Auch im Filmpark Babelsberg sind Henrichs Arbeiten zu sehen
Dabei ist er ein Teamplayer, das betont er immer wieder. Den Medienrummel, der mit der Oscar-Nominierung aufkam, den mache er auch im Namen seiner Kollegen mit: „Man hält die Fahne hoch für Babelsberg, für Deutschland und für den Beruf des Set Decorators.“ Für den Spielberg-Film hatte er eine Mannschaft von bis zu 40 Leuten, die dafür sorgte, dass das Set zu einem bestimmten Drehtag genau so aussah wie abgesprochen. „Man braucht ein gutes Team – und das habe ich hier in Babelsberg.“
Die Arbeitsaufteilung ist dabei klar: Der Szenenbildner entwickelt zuerst gemeinsam mit dem Regisseur ein Grundkonzept, der Location Scout sucht Drehorte. „Und dann muss ich Ideen für die Ausstattung entwickeln: Wie könnte das aussehen?“, erklärt Henrich. Er sammelt Inspiration bei Reisen an Originalschauplätze und in Museen, schlägt zum Beispiel Grundrisse und Möbel vor, legt sogenannte Moodboards an, die mit Bildern und Skizzen einen Eindruck vom fertigen Set geben können. Das wiederum muss der Szenenbildner absegnen.
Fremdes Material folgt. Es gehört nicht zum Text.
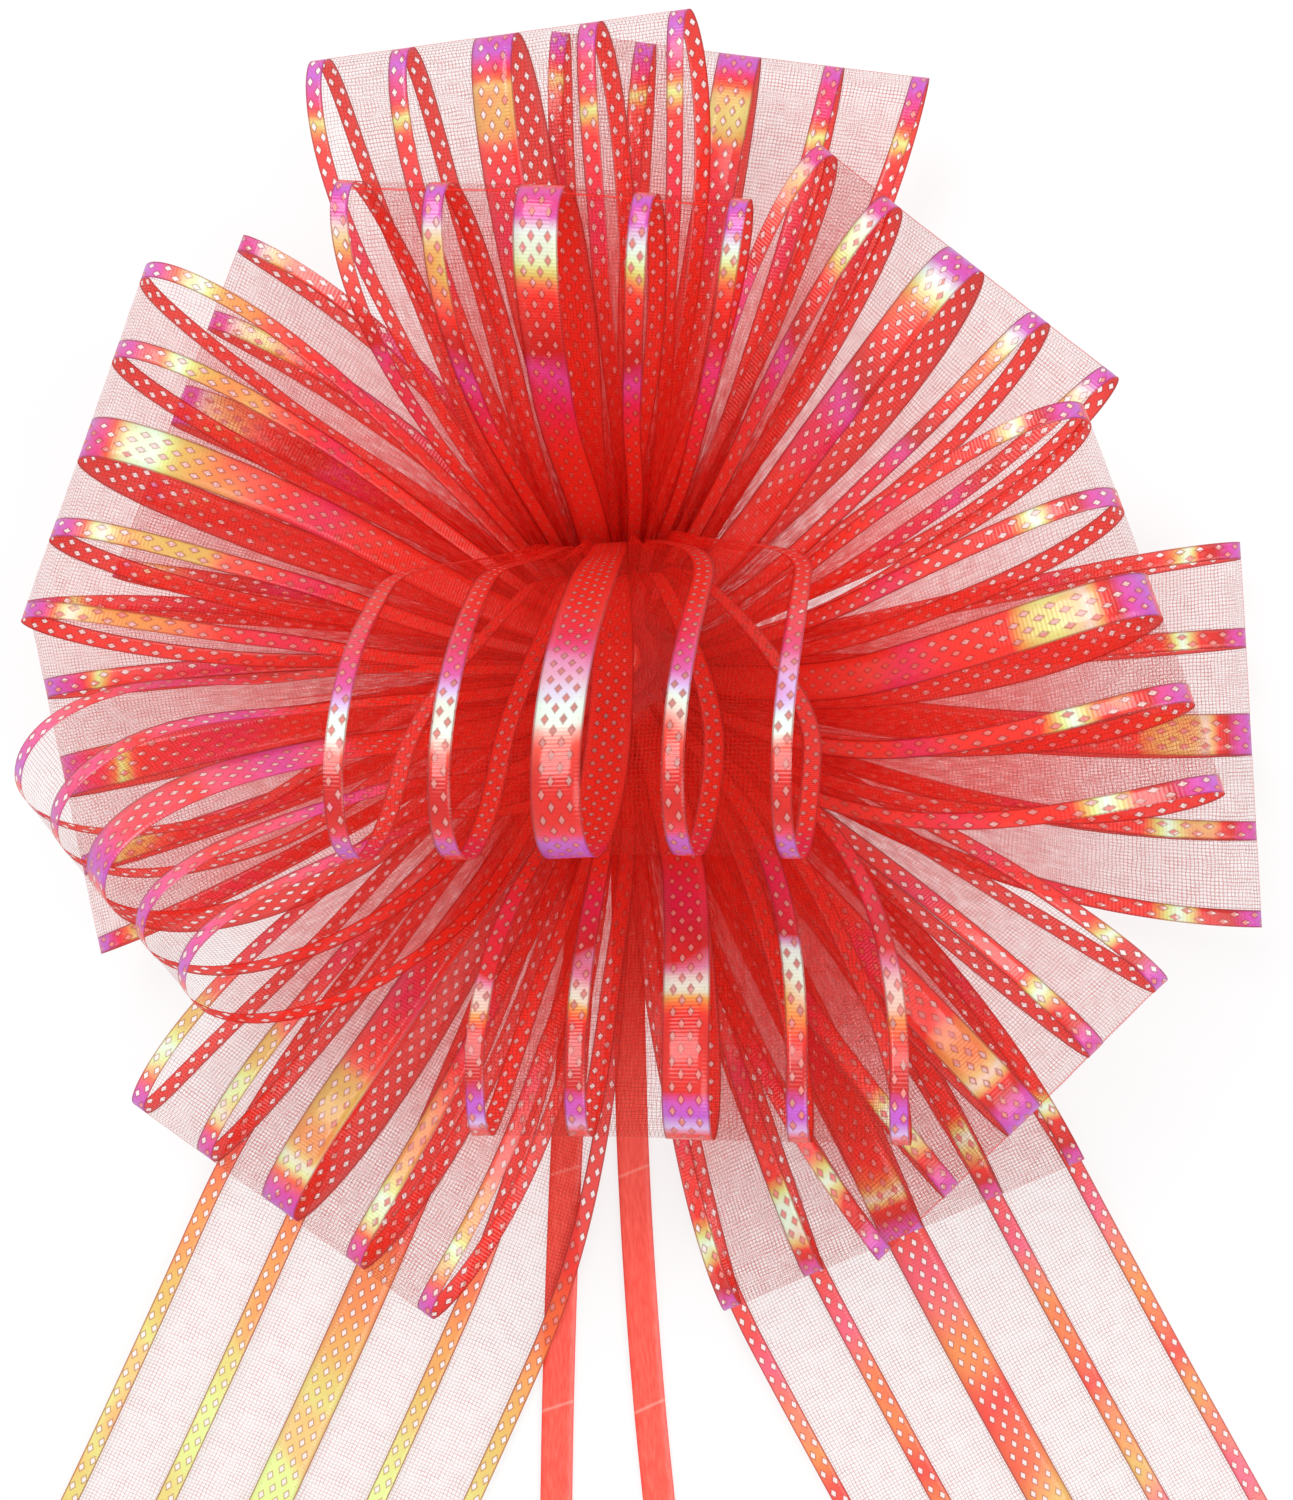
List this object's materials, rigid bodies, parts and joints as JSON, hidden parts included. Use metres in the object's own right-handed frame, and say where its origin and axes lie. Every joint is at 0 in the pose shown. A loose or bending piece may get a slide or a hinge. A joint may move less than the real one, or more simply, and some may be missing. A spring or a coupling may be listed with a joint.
{
  "type": "gift bow",
  "caption": "Round pull bow of sheer striped ribbon: a rosette of upright and spread loops, two long flat tails and two flat pull strings.",
  "frame": {"origin": "centre of the flat back face of the base weld, on the axis of the pull strings, where the bow rests on a present", "axes": "+Z out of the face of the bow along the string axis, +Y away from the tails, +X to the right seen from the front"},
  "size_m": [0.2012, 0.2706, 0.1015],
  "materials": {
    "organza_ribbon": "sheer organza with glossy iridescent film stripes",
    "weld": "heat-sealed ribbon, gathered and flattened",
    "pull_string": "smooth flat polypropylene curling ribbon, satin gloss"
  },
  "bodies": {
    "base": {"base_weld": "weld"},
    "core": {"core_string": "pull_string", "top_knot": "pull_string"},
    "string_left": {"pull_string_left": "pull_string"},
    "string_right": {"pull_string_right": "pull_string"},
    "tail_right": {"tail_right": "organza_ribbon", "waist_tail_right": "weld"},
    "tail_left": {"tail_left": "organza_ribbon", "waist_tail_left": "weld"},
    "low_lower_left": {"loop_low_lower_left": "organza_ribbon", "waist_low_lower_left": "weld"},
    "low_right": {"loop_low_right": "organza_ribbon", "waist_low_right": "weld"},
    "low_left": {"loop_low_left": "organza_ribbon", "waist_low_left": "weld"},
    "low_lower_right": {"loop_low_lower_right": "organza_ribbon", "waist_low_lower_right": "weld"},
    "low_upper_left": {"loop_low_upper_left": "organza_ribbon", "waist_low_upper_left": "weld"},
    "low_top": {"loop_low_top": "organza_ribbon", "waist_low_top": "weld"},
    "mid_lower_right": {"loop_mid_lower_right": "organza_ribbon", "waist_mid_lower_right": "weld"},
    "mid_top": {"loop_mid_top": "organza_ribbon", "waist_mid_top": "weld"},
    "mid_upper_right": {"loop_mid_upper_right": "organza_ribbon", "waist_mid_upper_right": "weld"},
    "high_top": {"loop_high_top": "organza_ribbon", "waist_high_top": "weld"},
    "mid_upper_left": {"loop_mid_upper_left": "organza_ribbon", "waist_mid_upper_left": "weld"},
    "high_right": {"loop_high_right": "organza_ribbon", "waist_high_right": "weld"},
    "high_left": {"loop_high_left": "organza_ribbon", "waist_high_left": "weld"},
    "high_bottom": {"loop_high_bottom": "organza_ribbon", "waist_high_bottom": "weld"},
    "crown": {"loop_crown": "organza_ribbon", "waist_crown": "weld", "ribbon_end": "organza_ribbon"}
  },
  "joints": [
    {"name": "string_left_slide", "type": "slide", "parent": "base", "child": "string_left", "axis": [0, 1, 0], "range_m": [0, 0.006]},
    {"name": "string_right_slide", "type": "slide", "parent": "base", "child": "string_right", "axis": [0, 1, 0], "range_m": [0, 0.006]},
    {"name": "core_slide", "type": "slide", "parent": "base", "child": "core", "axis": [0, 0, 1], "range_m": [0, 0.006]},
    {"name": "tail_right_swing", "type": "hinge", "parent": "base", "child": "tail_right", "pos_m": [0, 0, 0], "axis": [0, 0, 1], "range_deg": [-2, 2]},
    {"name": "tail_left_swing", "type": "hinge", "parent": "base", "child": "tail_left", "pos_m": [0, 0, 0], "axis": [0, 0, 1], "range_deg": [-2, 2]},
    {"name": "low_lower_left_turn", "type": "hinge", "parent": "base", "child": "low_lower_left", "pos_m": [0, 0, 0], "axis": [0, 0, 1], "range_deg": [-2, 2]},
    {"name": "low_right_turn", "type": "hinge", "parent": "base", "child": "low_right", "pos_m": [0, 0, 0], "axis": [0, 0, 1], "range_deg": [-2, 2]},
    {"name": "low_left_turn", "type": "hinge", "parent": "base", "child": "low_left", "pos_m": [0, 0, 0], "axis": [0, 0, 1], "range_deg": [-2, 2]},
    {"name": "low_lower_right_turn", "type": "hinge", "parent": "base", "child": "low_lower_right", "pos_m": [0, 0, 0], "axis": [0, 0, 1], "range_deg": [-2, 2]},
    {"name": "low_upper_left_turn", "type": "hinge", "parent": "base", "child": "low_upper_left", "pos_m": [0, 0, 0], "axis": [0, 0, 1], "range_deg": [-2, 2]},
    {"name": "low_top_turn", "type": "hinge", "parent": "base", "child": "low_top", "pos_m": [0, 0, 0], "axis": [0, 0, 1], "range_deg": [-2, 2]},
    {"name": "mid_lower_right_turn", "type": "hinge", "parent": "base", "child": "mid_lower_right", "pos_m": [0, 0, 0], "axis": [0, 0, 1], "range_deg": [-2, 2]},
    {"name": "mid_top_turn", "type": "hinge", "parent": "base", "child": "mid_top", "pos_m": [0, 0, 0], "axis": [0, 0, 1], "range_deg": [-2, 2]},
    {"name": "mid_upper_right_turn", "type": "hinge", "parent": "base", "child": "mid_upper_right", "pos_m": [0, 0, 0], "axis": [0, 0, 1], "range_deg": [-2, 2]},
    {"name": "high_top_turn", "type": "hinge", "parent": "base", "child": "high_top", "pos_m": [0, 0, 0], "axis": [0, 0, 1], "range_deg": [-2, 2]},
    {"name": "mid_upper_left_turn", "type": "hinge", "parent": "base", "child": "mid_upper_left", "pos_m": [0, 0, 0], "axis": [0, 0, 1], "range_deg": [-2, 2]},
    {"name": "high_right_turn", "type": "hinge", "parent": "base", "child": "high_right", "pos_m": [0, 0, 0], "axis": [0, 0, 1], "range_deg": [-2, 2]},
    {"name": "high_left_turn", "type": "hinge", "parent": "base", "child": "high_left", "pos_m": [0, 0, 0], "axis": [0, 0, 1], "range_deg": [-2, 2]},
    {"name": "high_bottom_turn", "type": "hinge", "parent": "base", "child": "high_bottom", "pos_m": [0, 0, 0], "axis": [0, 0, 1], "range_deg": [-2, 2]},
    {"name": "crown_turn", "type": "hinge", "parent": "base", "child": "crown", "pos_m": [0, 0, 0], "axis": [0, 0, 1], "range_deg": [-2, 2]}
  ],
  "couplings": [
    {"joint": "string_right_slide", "follows": "string_left_slide", "ratio": 1},
    {"joint": "core_slide", "follows": "string_left_slide", "ratio": 1}
  ]
}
Beim Spielberg-Dreh auf der Glienicker Brücke musste es besonders schnell gehen
„Dann muss ich das Ganze budgetieren“, erklärt Henrich – also festlegen, welche Kosten für das Team vom Handwerkskoordinator über den Requisiteur bis hin zum Fahrer für Möbel veranschlagt werden. Elf Wochen Vorlauf hatte Henrich dafür beim Spielberg-Film. Die Arbeit mit dem mehrfachen Oscarpreisträger beschreibt er als sehr professionell: „Er weiß genau, was er will.“ Am Set kam es schon vor, dass Spielberg noch eine Idee hatte, die sofort umgesetzt werden musste: „Dann haben wir zum Beispiel in einer Straßenszene mit Tom Hanks alle Schilder verschoben.“ Die größte Herausforderung sei die Logistik gewesen. So war für die Umgestaltung der Glienicker Brücke wegen der notwendigen Sperrung weniger Zeit als sonst bei der Einrichtung solch großer Filmsets. Wegen Änderungen im Drehplan musste Henrich kurzfristig auch noch ein komplett neues Set – ein CIA-Büro – ausstatten. Dann musste alles noch schneller gehen.